4. Auf dem dargelegten Fehler beruht das angefochtene Urteil, weil nicht ausgeschlossen werden kann, dass die zu bildende Gesamtstrafe unter Berücksichtigung von § 54 Abs. 2 Satz 1 StGB zu einem geringeren Strafübel bei dem Angeklagten führen wird. Der Senat hebt deswegen das angefochtene Urteil im aus dem Tenor ersichtlichen Umfang auf. Damit ist zugleich der vom Landgericht getroffenen Bewährungsentscheidung die Grundlage entzogen worden. Für die Aufhebung der Sperrfristanordnung nach § 69a StGB bestand demgegenüber keine Veranlassung, denn Anhaltspunkte dafür, dass die Anordnung der Sperrfrist die Bildung der Gesamtstrafe beeinflusst hat und beide Entscheidungen eine untrennbare Einheit bilden (vgl. Senat, Beschluss vom 10. September 2020 – (3) 161 Ss 89/20 (52/20) – m.w.N.), sind den Gründen des angefochtenen Urteils nicht zu entnehmen.

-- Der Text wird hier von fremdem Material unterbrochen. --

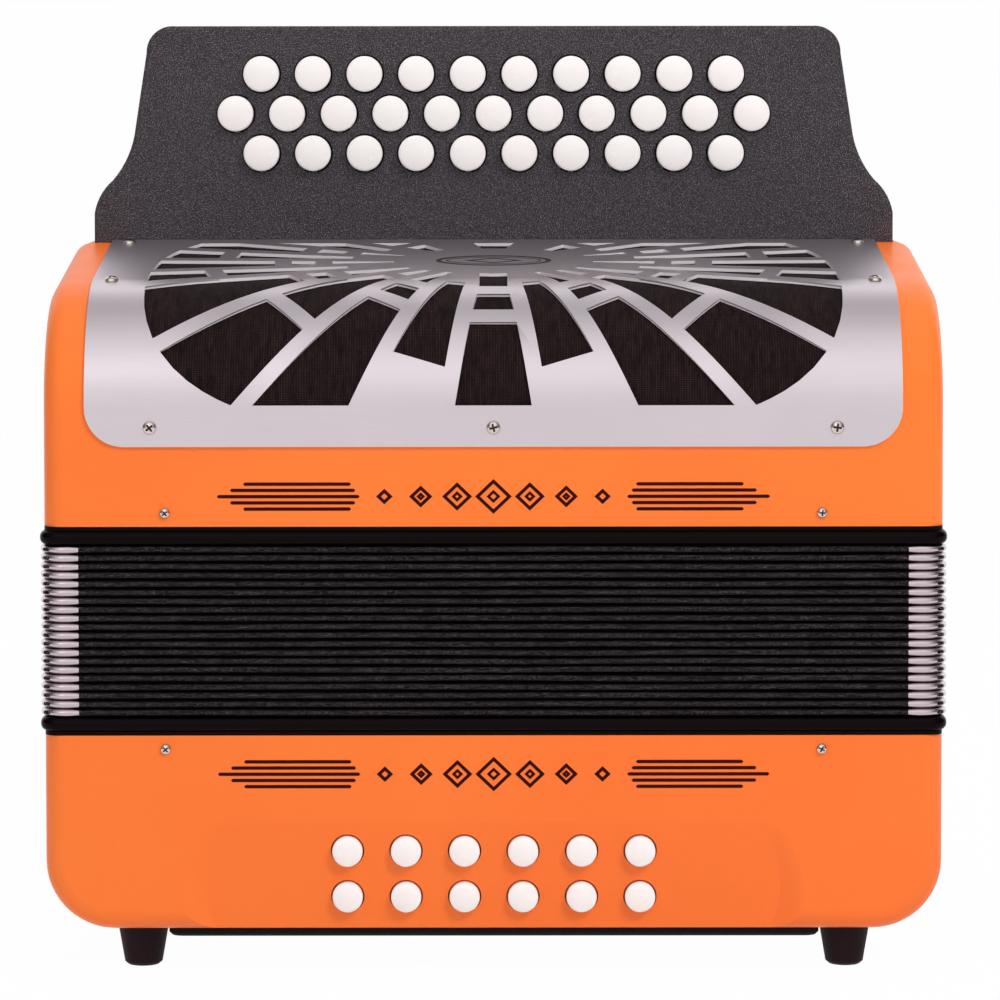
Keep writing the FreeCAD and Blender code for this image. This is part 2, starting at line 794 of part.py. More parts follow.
def sector_face(first, last):
    """The wedge between two spokes, each spoke's half width taken off."""
    middle = (first + last) / 2
    half = math.radians(last - first) / 2
    start = Vec(0, hub_centre, 0) + ray(middle) * (spoke_width / 2 / math.sin(half))
    return polygon_face([start, start + ray(first) * burst_reach, start + ray(middle) * burst_reach * 2,
                         start + ray(last) * burst_reach])


def middle_face(angle):
    """The lowest sector, between two spokes at this angle to it, its sides parallel near the hub."""
    meet = hub_centre - (middle_half + spoke_width / 2 / math.cos(math.radians(angle))) / math.tan(
        math.radians(angle))
    far_left = Vec(0, meet, 0) + Vec(-middle_half, 0, 0) + ray(-angle) * burst_reach
    far_right = Vec(-far_left.x, far_left.y, 0)
    return polygon_face([Vec(-middle_half, hub_centre, 0), Vec(middle_half, hub_centre, 0),
                         Vec(middle_half, meet, 0), far_right, far_left, Vec(-middle_half, meet, 0)])


def band_face(first, last, start, stop):
    """A straight band across a sector between two radii from the middle."""
    middle = ray((first + last) / 2)
    across = Vec(-middle.y, middle.x, 0) * burst_reach
    foot = Vec(0, hub_centre, 0) + middle * start
    head = Vec(0, hub_centre, 0) + middle * stop
    return polygon_face([foot - across, foot + across, head + across, head - across])


def flat_openings():
    """All openings of the flat blank, as faces in its own plane."""
    field = burst_field().cut(hub_disc())
    bounds = [-spoke_angles[0]] + spoke_angles + [360 - spoke_angles[-1]]
    faces = []
    for index, first in enumerate(bounds[:-1]):
        last = bounds[index + 1]
        bands = [band_face(first, last, radius - tie_width / 2, radius + tie_width / 2)
                 for radius in sector_ties[index]]
        if index == short_sector:
            bands.append(band_face(first, last, 0.0, short_start))
            bands.append(band_face(first, last, short_reach, 2 * burst_reach))
        sector = sector_face(first, last) if index else middle_face(last)
        wedge = sector.common(field)
        if bands:
            wedge = wedge.cut(bands)
        on_middle = index in (0, len(bounds) - 2)
        for face in wedge.Faces:
            if face.Area < smallest_opening:
                continue
            faces.append(face)
            if not on_middle:
                faces.append(face.mirror(Vec(0, 0, 0), Vec(1, 0, 0)))
    return faces


def corners_of(face):
    """Corner points of a flat face, in order."""
    return [vertex.Point for vertex in face.OuterWire.OrderedVertexes]


def bend_cutter(points):
    """The tool that cuts one opening through the rolled bend, square to the sheet everywhere."""
    straight = bend_z - grille_z
    skins = []
    for radius in (bend_radius - cut_over, bend_radius + sheet + cut_over):
        roll = Part.Cylinder()
        roll.Radius = radius
        roll.Center = Vec(0, front_y + bend_radius, bend_z)
        roll.Axis = Vec(1, 0, 0)
        places = [FreeCAD.Base.Vector2d(math.pi - (point.y - straight) / (bend_radius + sheet), point.x)
                  for point in points]
        edges = [Part.Geom2d.Line2dSegment(place, places[(index + 1) % len(places)]).toShape(roll)
                 for index, place in enumerate(places)]
        skins.append((edges, Part.Face(roll, Part.Wire(edges))))
    walls = [Part.makeRuledSurface(inner, outer) for inner, outer in zip(skins[0][0], skins[1][0])]
    shell = Part.makeShell([skins[0][1], skins[1][1]] + walls)
    shell.sewShape()
    tool = Part.makeSolid(shell)
    if tool.Volume < 0:
        tool.reverse()
    return tool


def opening_cutters():
    """The openings of the flat blank, folded round the case as cutting tools."""
    straight = bend_z - grille_z
    arc = (bend_radius + sheet) * bend_sweep
    wide = 2 * grille_half_width
    zones = [(0.0, straight), (straight, straight + arc), (straight + arc, burst_top + cut_over)]
    depth = 2 * cut_over + sheet
    tools = []
    for zone, (low, high) in enumerate(zones):
        band = polygon_face([Vec(-wide, low, 0), Vec(wide, low, 0), Vec(wide, high, 0), Vec(-wide, high, 0)])
        for opening in flat_openings():
            for piece in opening.common(band).Faces:
                points = corners_of(piece)
                if zone == 1:
                    tools.append(bend_cutter(points))
                    continue
                outward = front_normal if zone == 0 else slope_normal
                lifted = [surface_point(point.x, point.y, -cut_over) for point in points]
                tools.append(polygon_face(lifted).extrude(outward * depth))
    return tools


def grille():
    """One bent aluminium sheet with a sunburst of openings, lying on the treble case."""
    skin = case_form(-sheet, grille_half_width, grille_z).cut(
        case_form(0.0, grille_half_width + cut_over, grille_z - cut_over))
    half_high = (board_top - grille_z) / 2
    trim = Part.Face(rounded_rectangle(grille_half_width, half_high, grille_corner, 0))
    trim = trim.extrude(Vec(0, 0, board_y - grille_rear_gap - front_y + cut_over))
    trim.rotate(Vec(0, 0, 0), Vec(1, 0, 0), 90)
    trim.translate(Vec(0, board_y - grille_rear_gap, grille_z + half_high))
    blank = skin.common(trim)
    tools = opening_cutters()
    tools += [screw_hole(seat, normal) for seat, normal in grille_screw_seats]
    return blank.cut(tools)


def grille_cloth():
    """Fine black gauze behind the grille, filling the case's window."""
    skin = case_form(seat_gap / 2, window_half_x, grille_z).cut(
        case_form(seat_gap / 2 + cloth_thickness, window_half_x + cut_over, grille_z - cut_over))
    return skin.common(window_tool(fit_gap))


# Fingerboard

def board_outline(y, inset):
    """The fingerboard's bell-shaped outline at depth y, taken in by inset."""
    half = board_half_base - inset
    height = board_height - inset

    def at(name, side):
        """One named point of the outline."""
        wide, high = board_shares[name]
        return Vec(side * half * wide, y, board_z + height * high)

    foot_right = Vec(half, y, board_z)
    foot_left = Vec(-half, y, board_z)
    right = [Part.makeLine(foot_right, at("straight", 1)),
             Part.Arc(at("straight", 1), at("convex_mid", 1), at("inflexion", 1)).toShape(),
             Part.Arc(at("inflexion", 1), at("concave_mid", 1), at("flank_low", 1)).toShape(),
             Part.makeLine(at("flank_low", 1), at("flank_high", 1)),
             Part.Arc(at("flank_high", 1), at("corner_mid", 1), at("top", 1)).toShape()]
    left = [Part.Arc(at("top", -1), at("corner_mid", -1), at("flank_high", -1)).toShape(),
            Part.makeLine(at("flank_high", -1), at("flank_low", -1)),
            Part.Arc(at("flank_low", -1), at("concave_mid", -1), at("inflexion", -1)).toShape(),
            Part.Arc(at("inflexion", -1), at("convex_mid", -1), at("straight", -1)).toShape(),
            Part.makeLine(at("straight", -1), foot_left)]
    top = Part.makeLine(at("top", 1), at("top", -1))
    return Part.Wire(right + [top] + left + [Part.makeLine(foot_left, foot_right)])


def treble_button_places():
    """Row, middle and height of every treble button, the top row first."""
    places = []
    for row, count in enumerate(treble_rows):
        z = board_top - treble_top_row - row * treble_row_pitch
        for index in range(count):
            places.append((row, index, (index - (count - 1) / 2) * treble_pitch, z))
    return places


def fingerboard():
    """Fingerboard: front plate and rim in one, open at the back and at its foot."""
    body = Part.Face(board_outline(board_y + board_edge_round, 0.0)).extrude(
        Vec(0, board_depth - board_edge_round, 0))
    bevel = Part.makeLoft([board_outline(board_y, board_edge_round),
                           board_outline(board_y + board_edge_round, 0.0)], True, True)
    body = body.fuse(bevel)
    hollow = Part.Face(board_outline(board_y + board_plate, board_wall)).extrude(Vec(0, board_depth, 0))
    foot = box(-lever_slot_half, lever_slot_half, board_y + board_plate, board_rear + cut_over,
               board_z - cut_over, board_z + board_wall)
    tools = [hollow, foot]
    for row, index, x, z in treble_button_places():
        tools.append(rod(Vec(x, board_y - cut_over, z), back_normal, treble_cap_radius + treble_hole_gap,
                         2 * cut_over + board_plate))
    return body.cut(tools)


def fingerboard_cover():
    """Back cover of the fingerboard, let into its rim."""
    return Part.Face(board_outline(board_rear - board_cover, board_wall + fit_gap)).extrude(
        Vec(0, board_cover, 0))


# Treble keys and reed unit

def button_cap(x, front, z, radius, length, crown, crown_width):
    """A round button cap along Y with a crowned front."""
    cap = rod(Vec(x, front + crown, z), back_normal, radius, length - crown)
    crown_part = Part.makeCone(radius - crown_width, radius, crown, Vec(x, front, z), back_normal)
    return cap.fuse(crown_part)


def treble_key(row, x, z):
    """A treble key: crowned button, stem, bell crank on the axle, and the pallet over its port."""
    arm_x = x - (key_jog if row == 0 else 0.0)
    arm_y = board_y + key_arm_y
    half = key_arm / 2
    thin = key_plate / 2
    arm_z = soundboard_top + arm_height
    pallet_y = axle_y - pallet_rows[row]
    pallet_low = soundboard_top + pallet_gap
    pallet_top = pallet_low + pallet_thickness
    knee_y = axle_y - crank_foot_y
    lift = board_z + half
    side = [(arm_y + half, lift), (axle_y + crank_half, axle_z - half), (knee_y + half, arm_z),
            (knee_y - half, arm_z), (knee_y - half, arm_z + arm_depth), (axle_y - crank_half, axle_z + half),
            (arm_y - half, lift)]
    crank = polygon_face([Vec(arm_x - thin, side_y, side_z) for side_y, side_z in side])
    crank = crank.extrude(Vec(key_plate, 0, 0))
    crank = crank.cut(rod(Vec(arm_x - key_plate, axle_y, axle_z), Vec(1, 0, 0), axle_radius + axle_gap,
                          2 * key_plate))
    upright = box(arm_x - thin, arm_x + thin, arm_y - half, arm_y + half, lift, z + half)
    arm = box(arm_x - thin, arm_x + thin, pallet_y - half, knee_y - half, arm_z, arm_z + arm_depth)
    post = box(arm_x - thin, arm_x + thin, pallet_y - half, pallet_y + half, pallet_top, arm_z)
    cap_front = board_y - treble_cap_proud
    cap = button_cap(x, cap_front, z, treble_cap_radius, treble_cap_length, treble_crown, treble_crown_width)
    stem = box(x - key_stem / 2, x + key_stem / 2, cap_front + treble_cap_length, arm_y - half,
               z - key_stem / 2, z + key_stem / 2)
    pallet = box(arm_x - pallet_width / 2, arm_x + pallet_width / 2, pallet_y - pallet_length / 2,
                 pallet_y + pallet_length / 2, pallet_low, pallet_top)
    pieces = [cap, stem, upright, crank, arm, post, pallet]
    if arm_x != x:
        pieces.append(box(arm_x + thin, x + key_stem / 2, arm_y - half, arm_y + half,
                          z - key_stem / 2, z + key_stem / 2))
    return Part.makeCompound(pieces)


def treble_reed_unit():
    """Soundboard with a port under every pallet, the key axle on its stands, and the reed blocks."""
    half_x = body_width / 2 - treble_wall - soundboard_margin
    half_y = body_depth / 2 - treble_wall - soundboard_margin
    board = box(-half_x, half_x, -half_y, half_y, soundboard_z, soundboard_top)
    ports = []
    for row, index, x, z in treble_button_places():
        arm_x = x - (key_jog if row == 0 else 0.0)
        port_y = axle_y - pallet_rows[row]
        ports.append(box(arm_x - port_width / 2, arm_x + port_width / 2, port_y - port_length / 2,
                         port_y + port_length / 2, soundboard_z - cut_over, soundboard_top + cut_over))
    board = board.cut(ports)
    first_free = 3 * key_jog - key_span
    stand_places = [-stand_end] + [first_free + slot * treble_pitch for slot in stand_slots] + [stand_end]
    action = rod(Vec(-stand_end - stand_thickness, axle_y, axle_z), Vec(1, 0, 0), axle_radius,
                 2 * (stand_end + stand_thickness))
    stands = [box(x - stand_thickness / 2, x + stand_thickness / 2, axle_y - stand_length / 2,
                  axle_y + stand_length / 2, soundboard_top, axle_z + crank_half) for x in stand_places]
    pieces = [board, action.fuse(stands)]
    for reach in pallet_rows:
        middle = axle_y - reach
        top = block_top_width / 2
        low = block_bottom_width / 2
        profile = polygon_face([Vec(-block_half_x, middle - top, soundboard_z),
                                Vec(-block_half_x, middle + top, soundboard_z),
                                Vec(-block_half_x, middle + low, soundboard_z - block_drop),
                                Vec(-block_half_x, middle - low, soundboard_z - block_drop)])
        pieces.append(profile.extrude(Vec(2 * block_half_x, 0, 0)))
    return Part.makeCompound(pieces)


def write_all():
    """Every piece of the instrument, from the floor up."""
    write("feet", feet())
    write("bass_case", bass_case())
    write("bass_end_plate", bass_end_plate())
    write("hand_strap", hand_strap())
    write("bass_reed_unit", bass_reed_unit())
    for row, column, x, z in bass_button_places():
        write("bass_button_%d_%d" % (row + 1, column + 1), bass_button(x, z))
    write("air_button", air_button())
    write("bass_screws", Part.makeCompound([screw(seat, normal, pin_head_radius)
                                            for seat, normal in bass_pin_seats]))
    write("lower_bellows_frame", bellows_frame(lower_frame_z, -1))
    write("bellows", bellows())
    write("upper_bellows_frame", bellows_frame(upper_frame_z, 1))
    write("treble_case", treble_case())
    write("grille", grille())
    write("grille_cloth", grille_cloth())
    write("fingerboard", fingerboard())
    write("fingerboard_cover", fingerboard_cover())
    write("treble_reed_unit", treble_reed_unit())
    for row, index, x, z in treble_button_places():
        write("treble_key_%d_%02d" % (row + 1, index + 1), treble_key(row, x, z))
    pins = [screw(seat, normal, pin_head_radius) for seat, normal in treble_pin_seats]
    screws = [screw(seat, normal, head_radius) for seat, normal in grille_screw_seats]
    write("treble_screws", Part.makeCompound(pins + screws))


write_all()
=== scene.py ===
"""Finishes, bellows folds, buttons and trim of a three-row diatonic button accordion.

Metres. The frame's own axes: +X to the right seen from the front, the front faces -Y, +Z up.
"""
import json
import math
import random

import bmesh
import bpy
from mathutils import Matrix, Vector

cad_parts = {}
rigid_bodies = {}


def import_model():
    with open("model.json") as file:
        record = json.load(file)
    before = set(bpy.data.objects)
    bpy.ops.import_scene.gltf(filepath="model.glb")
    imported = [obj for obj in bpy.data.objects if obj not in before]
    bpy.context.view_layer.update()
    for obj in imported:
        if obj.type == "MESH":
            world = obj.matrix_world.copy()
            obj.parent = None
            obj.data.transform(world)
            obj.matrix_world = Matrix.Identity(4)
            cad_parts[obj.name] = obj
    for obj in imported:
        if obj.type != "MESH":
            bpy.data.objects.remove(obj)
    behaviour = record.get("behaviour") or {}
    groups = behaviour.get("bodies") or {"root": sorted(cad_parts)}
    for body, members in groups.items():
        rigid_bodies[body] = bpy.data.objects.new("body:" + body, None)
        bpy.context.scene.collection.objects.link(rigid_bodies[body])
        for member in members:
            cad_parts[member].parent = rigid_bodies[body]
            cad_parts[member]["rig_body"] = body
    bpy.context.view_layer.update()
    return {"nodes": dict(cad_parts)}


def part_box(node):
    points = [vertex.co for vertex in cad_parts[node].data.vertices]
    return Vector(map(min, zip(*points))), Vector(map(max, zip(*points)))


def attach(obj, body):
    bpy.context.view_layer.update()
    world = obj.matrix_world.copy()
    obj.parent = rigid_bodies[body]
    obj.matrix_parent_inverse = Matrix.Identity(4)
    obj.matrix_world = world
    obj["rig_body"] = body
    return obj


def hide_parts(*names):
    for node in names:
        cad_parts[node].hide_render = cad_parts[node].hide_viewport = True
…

5. Weil der Rechtsfehler allein die Bildung einer nachträglichen Gesamtstrafe betrifft, macht der Senat von der Möglichkeit Gebrauch, nach § 354 Abs. 1b Satz 1 StPO zu verfahren (vgl. Senat, Beschlüsse vom 3. Dezember 2020 – (3) 121 Ss 153/20 (72/20) – und 17. November 2015 – (3) 121 Ss 124/15 (141/15) -). Die gebotene Entscheidung über die Bildung einer nachträglichen Gesamtstrafe aus den hiesigen (Einzel-) Freiheitsstrafen und der im Urteil vom 17. November 2020 verhängten (Einzel-) Geldstrafe sowie der (erneut) zu treffenden Entscheidung über eine Strafaussetzung zur Bewährung obliegt dem nach § 462a Abs. 3 StPO zuständigen Gericht.

III.

Die Kostenentscheidung folgt aus § 473 Abs. 1 Satz 1 StPO. Der Senat trifft diese Entscheidung selbst, denn es besteht kein Anlass, sie dem Nachverfahren vorzubehalten, in dem Kosten- und Auslagenentscheidungen ohnehin gesetzlich nicht vorgesehen sind. Es ist bereits jetzt abzusehen, dass die auf der Grundlage ausreichender Feststellungen vorzunehmende (neue) nachträgliche Gesamtstrafenbildung dem Angeklagten nicht zu einem kostenrechtlich bedeutsamen Teilerfolg seines unbeschränkt eingelegten Rechtsmittels verhelfen wird, der gegebenenfalls die Anwendung von § 473 Abs. 4 StPO rechtfertigen könnte (vgl. KG, Beschluss vom 4. Mai 2018 – (4) 121 Ss 33/18 (51/18) -, juris).